In this tutorial / guide we assume that the user’s working directory is the root folder of the OnlineSuperLearner repository. We also assume that the latest version of R is installed (3.4.3 at the time of writing). Also note that you can create an R file of this document by running the following command (in the root of the OnlineSuperLearner repo):
Before anything else we need to install several dependencies. Most dependencies are used by OSL and some are used by Condensier. In this guide we’re using the latest (v 3.4.3 at the time of writing) version of R.
Firstly we need to install several system libraries installed: - libnlopt-dev
- libcurl4-openssl-dev
Then appart from the system libraries, we need to install the R dependencies. We created a script that can be ran to install the packages needed by the online super learner. Note that running this script should not be necessary, as installing the OSL should automatically install these dependencies for you. However, it can be useful in some cases (e.g., in docker this layer can be cached). The script can be ran as follows:
An other option to install the dependencies is to install the OnlineSuperLearner
package as a whole, installing all of its dependencies automatically. After installing the packages we then need to load them. We do not assume that you have installed the latest version of the OSL package, and as such will use the latest version from github:
## Removing package from '/Library/Frameworks/R.framework/Versions/3.5/Resources/library'
## (as 'lib' is unspecified)
## Downloading GitHub repo frbl/onlinesuperlearner@master
## from URL https://api.github.com/repos/frbl/onlinesuperlearner/zipball/master
## Installing OnlineSuperLearner
## '/Library/Frameworks/R.framework/Resources/bin/R' --no-site-file \
## --no-environ --no-save --no-restore --quiet CMD INSTALL \
## '/private/var/folders/m0/9g4fl3416h71h9j472z160f80000gn/T/Rtmp8WrGLZ/devtoolsc76a3feadfce/frbl-OnlineSuperLearner-8730f08' \
## --library='/Library/Frameworks/R.framework/Versions/3.5/Resources/library' \
## --install-tests
##
## Loading required package: R6
## Warning: replacing previous import 'R.utils::extract' by
## 'magrittr::extract' when loading 'OnlineSuperLearner'
## Warning: replacing previous import 'magrittr::equals' by 'R.oo::equals'
## when loading 'OnlineSuperLearner'
## OnlineSuperLearner
## The OnlineSuperLearner package is still in beta testing. Interpret results with caution.

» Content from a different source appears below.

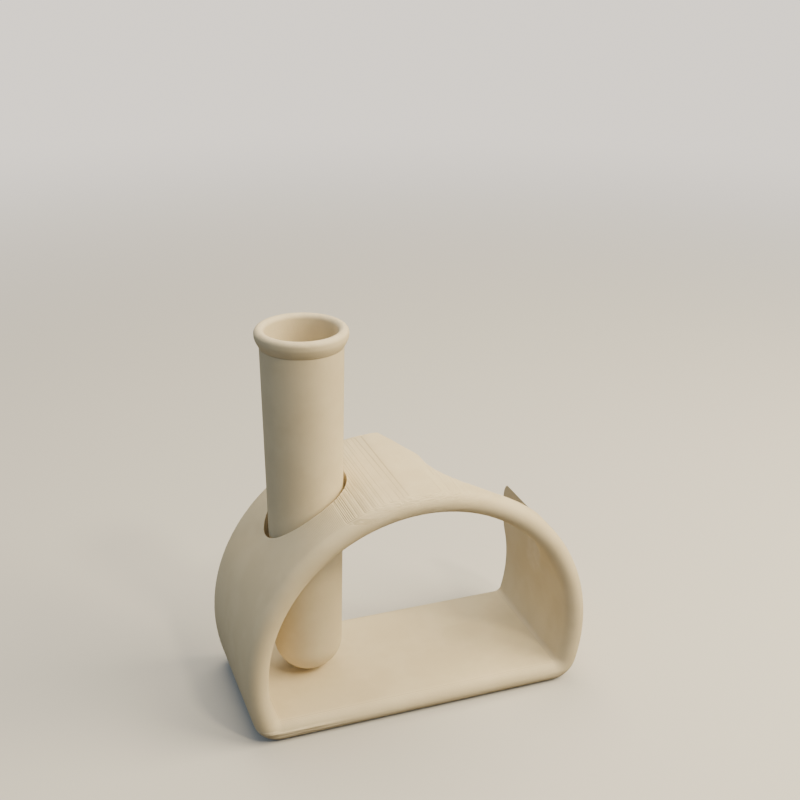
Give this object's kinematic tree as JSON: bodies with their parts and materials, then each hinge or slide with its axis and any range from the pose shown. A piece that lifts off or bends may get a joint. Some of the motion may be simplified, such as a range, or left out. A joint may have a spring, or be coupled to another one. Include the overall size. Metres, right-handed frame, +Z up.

Quick check if the correct functions are exported:
## [1] "fit.OnlineSuperLearner"
## [2] "PreProcessor"
## [3] "Evaluation.log_likelihood_loss"
## [4] "PreProcessor.generate_bounds"
## [5] "OutputPlotGenerator.create_density_plot"
## [6] "ConstrainedGlm.predict"
## [7] "Simulator.GAD"
## [8] "ML.randomForest"
## [9] "ConstrainedGlm.fit"
## [10] ".__T__$<-:base"
## [11] ".__T__|:base"
## [12] "OutputPlotGenerator.create_training_curve"
## [13] "OutputPlotGenerator.store_oos_osl_difference"
## [14] "ML.SVM"
## [15] "InterventionParser.valid_intervention"
## [16] "Evaluation.root_mean_squared_error"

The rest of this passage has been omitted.